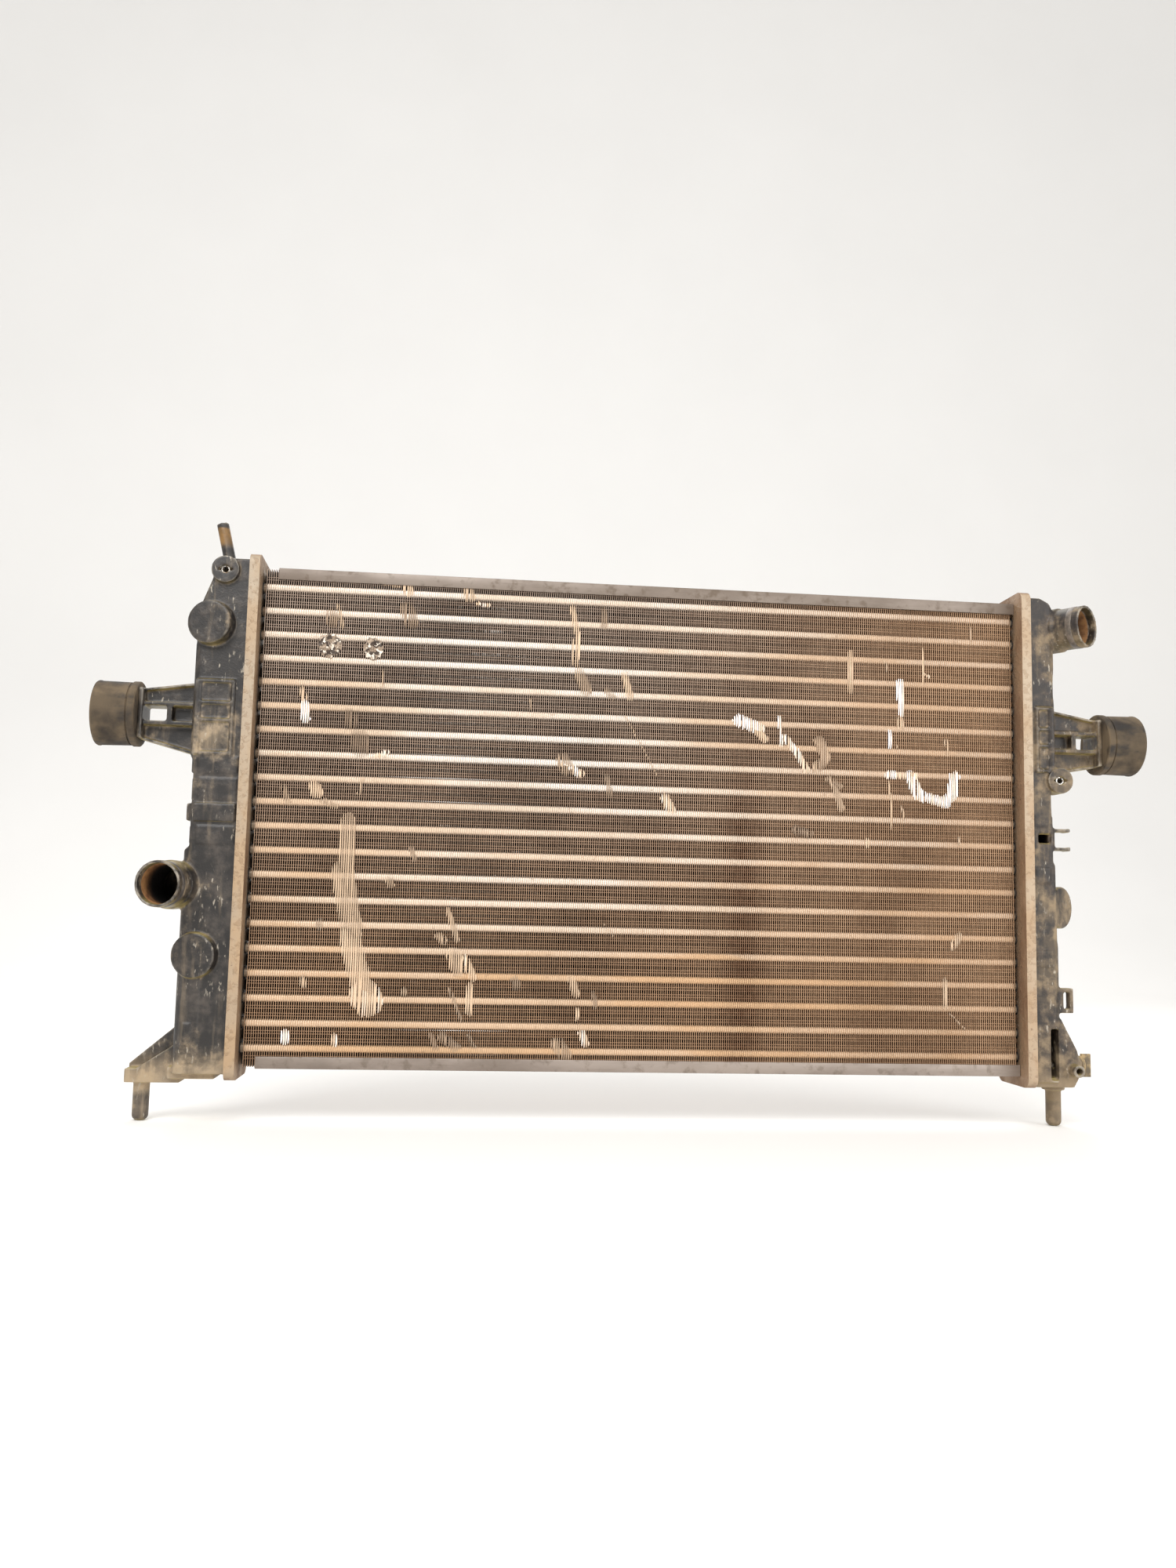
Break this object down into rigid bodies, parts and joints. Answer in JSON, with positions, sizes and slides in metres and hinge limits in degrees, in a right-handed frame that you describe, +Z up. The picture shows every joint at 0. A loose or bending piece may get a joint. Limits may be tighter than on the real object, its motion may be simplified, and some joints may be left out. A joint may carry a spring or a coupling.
{
  "type": "car radiator",
  "caption": "Cross-flow car radiator with a finned aluminium core, crimped dark plastic end tanks, hose necks, side arms with rubber mounts, locating pegs and a drain screw.",
  "frame": {"origin": "centre of the shoulder of the left locating peg, where it seats in the car", "axes": "+X along the tubes from the left tank to the right tank, +Y to the rear face, +Z up; the face with the hose necks looks towards -Y"},
  "size_m": [0.8345, 0.0821, 0.4601],
  "materials": {
    "tube": "drawn tube, dulled and dusty",
    "fin": "rolled strip, dulled and dusty",
    "side_plate": "dull grey sheet",
    "header": "sheet with a cream to tan crust",
    "gasket": "dull",
    "tank": "glass-filled nylon, dusty",
    "rubber_mount": "dull, tan with dust",
    "clip": "zinc plated",
    "drain_screw": "dusty",
    "seal": "dull"
  },
  "bodies": {
    "radiator": {"front_tube_01": "tube", "front_tube_02": "tube", "front_tube_03": "tube", "front_tube_04": "tube", "front_tube_05": "tube", "front_tube_06": "tube", "front_tube_07": "tube", "front_tube_08": "tube", "front_tube_09": "tube", "front_tube_10": "tube", "front_tube_11": "tube", "front_tube_12": "tube", "front_tube_13": "tube", "front_tube_14": "tube", "front_tube_15": "tube", "front_tube_16": "tube", "front_tube_17": "tube", "front_tube_18": "tube", "front_tube_19": "tube", "front_tube_20": "tube", "rear_tube_01": "tube", "rear_tube_02": "tube", "rear_tube_03": "tube", "rear_tube_04": "tube", "rear_tube_05": "tube", "rear_tube_06": "tube", "rear_tube_07": "tube", "rear_tube_08": "tube", "rear_tube_09": "tube", "rear_tube_10": "tube", "rear_tube_11": "tube", "rear_tube_12": "tube", "rear_tube_13": "tube", "rear_tube_14": "tube", "rear_tube_15": "tube", "rear_tube_16": "tube", "rear_tube_17": "tube", "rear_tube_18": "tube", "rear_tube_19": "tube", "rear_tube_20": "tube", "rear_tube_21": "tube", "fin_pack": "fin", "top_side_plate": "side_plate", "bottom_side_plate": "side_plate", "left_header_plate": "header", "right_header_plate": "header", "left_gasket": "gasket", "right_gasket": "gasket", "left_tank": "tank", "right_tank": "tank", "left_rubber_mount": "rubber_mount", "right_rubber_mount": "rubber_mount", "left_cowl_clip": "clip", "right_cowl_clip": "clip"},
    "drain_seal": {"drain_seal": "seal"},
    "drain_screw": {"drain_screw": "drain_screw"}
  },
  "joints": [
    {"name": "drain_seal_slide", "type": "slide", "parent": "radiator", "child": "drain_seal", "axis": [1, 0, 0], "range_m": [0, 0.005]},
    {"name": "drain_turn", "type": "hinge", "parent": "drain_seal", "child": "drain_screw", "pos_m": [0.7145, -0.012, 0.0205], "axis": [1, 0, 0], "range_deg": [0, 720]}
  ],
  "couplings": [
    {"joint": "drain_turn", "follows": "drain_seal_slide", "rad_per_m": 2513.3}
  ]
}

● **What to work on**
Repeat the whole listing exactly, keeping every line intact.

● **Response to the exercise**
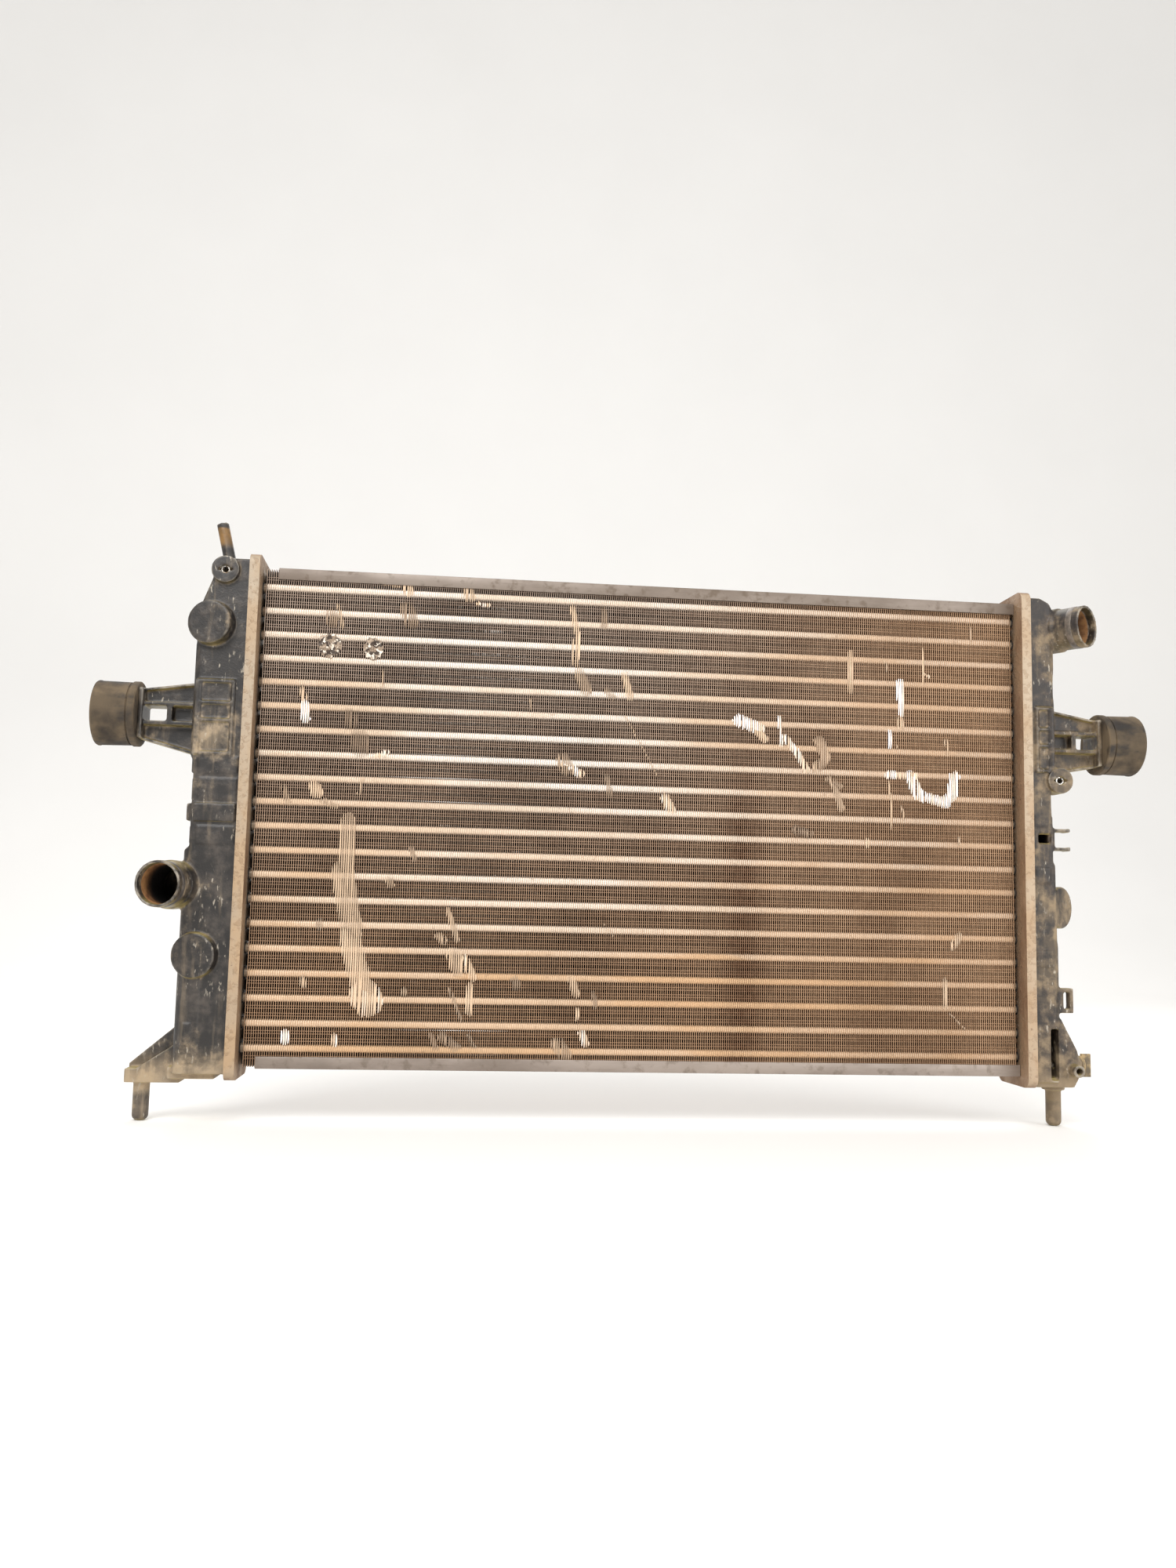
Break this object down into rigid bodies, parts and joints. Answer in JSON, with positions, sizes and slides in metres and hinge limits in degrees, in a right-handed frame that you describe, +Z up. The picture shows every joint at 0. A loose or bending piece may get a joint. Limits may be tighter than on the real object, its motion may be simplified, and some joints may be left out. A joint may carry a spring or a coupling.
{
  "type": "car radiator",
  "caption": "Cross-flow car radiator with a finned aluminium core, crimped dark plastic end tanks, hose necks, side arms with rubber mounts, locating pegs and a drain screw.",
  "frame": {"origin": "centre of the shoulder of the left locating peg, where it seats in the car", "axes": "+X along the tubes from the left tank to the right tank, +Y to the rear face, +Z up; the face with the hose necks looks towards -Y"},
  "size_m": [0.8345, 0.0821, 0.4601],
  "materials": {
    "tube": "drawn tube, dulled and dusty",
    "fin": "rolled strip, dulled and dusty",
    "side_plate": "dull grey sheet",
    "header": "sheet with a cream to tan crust",
    "gasket": "dull",
    "tank": "glass-filled nylon, dusty",
    "rubber_mount": "dull, tan with dust",
    "clip": "zinc plated",
    "drain_screw": "dusty",
    "seal": "dull"
  },
  "bodies": {
    "radiator": {"front_tube_01": "tube", "front_tube_02": "tube", "front_tube_03": "tube", "front_tube_04": "tube", "front_tube_05": "tube", "front_tube_06": "tube", "front_tube_07": "tube", "front_tube_08": "tube", "front_tube_09": "tube", "front_tube_10": "tube", "front_tube_11": "tube", "front_tube_12": "tube", "front_tube_13": "tube", "front_tube_14": "tube", "front_tube_15": "tube", "front_tube_16": "tube", "front_tube_17": "tube", "front_tube_18": "tube", "front_tube_19": "tube", "front_tube_20": "tube", "rear_tube_01": "tube", "rear_tube_02": "tube", "rear_tube_03": "tube", "rear_tube_04": "tube", "rear_tube_05": "tube", "rear_tube_06": "tube", "rear_tube_07": "tube", "rear_tube_08": "tube", "rear_tube_09": "tube", "rear_tube_10": "tube", "rear_tube_11": "tube", "rear_tube_12": "tube", "rear_tube_13": "tube", "rear_tube_14": "tube", "rear_tube_15": "tube", "rear_tube_16": "tube", "rear_tube_17": "tube", "rear_tube_18": "tube", "rear_tube_19": "tube", "rear_tube_20": "tube", "rear_tube_21": "tube", "fin_pack": "fin", "top_side_plate": "side_plate", "bottom_side_plate": "side_plate", "left_header_plate": "header", "right_header_plate": "header", "left_gasket": "gasket", "right_gasket": "gasket", "left_tank": "tank", "right_tank": "tank", "left_rubber_mount": "rubber_mount", "right_rubber_mount": "rubber_mount", "left_cowl_clip": "clip", "right_cowl_clip": "clip"},
    "drain_seal": {"drain_seal": "seal"},
    "drain_screw": {"drain_screw": "drain_screw"}
  },
  "joints": [
    {"name": "drain_seal_slide", "type": "slide", "parent": "radiator", "child": "drain_seal", "axis": [1, 0, 0], "range_m": [0, 0.005]},
    {"name": "drain_turn", "type": "hinge", "parent": "drain_seal", "child": "drain_screw", "pos_m": [0.7145, -0.012, 0.0205], "axis": [1, 0, 0], "range_deg": [0, 720]}
  ],
  "couplings": [
    {"joint": "drain_turn", "follows": "drain_seal_slide", "rad_per_m": 2513.3}
  ]
}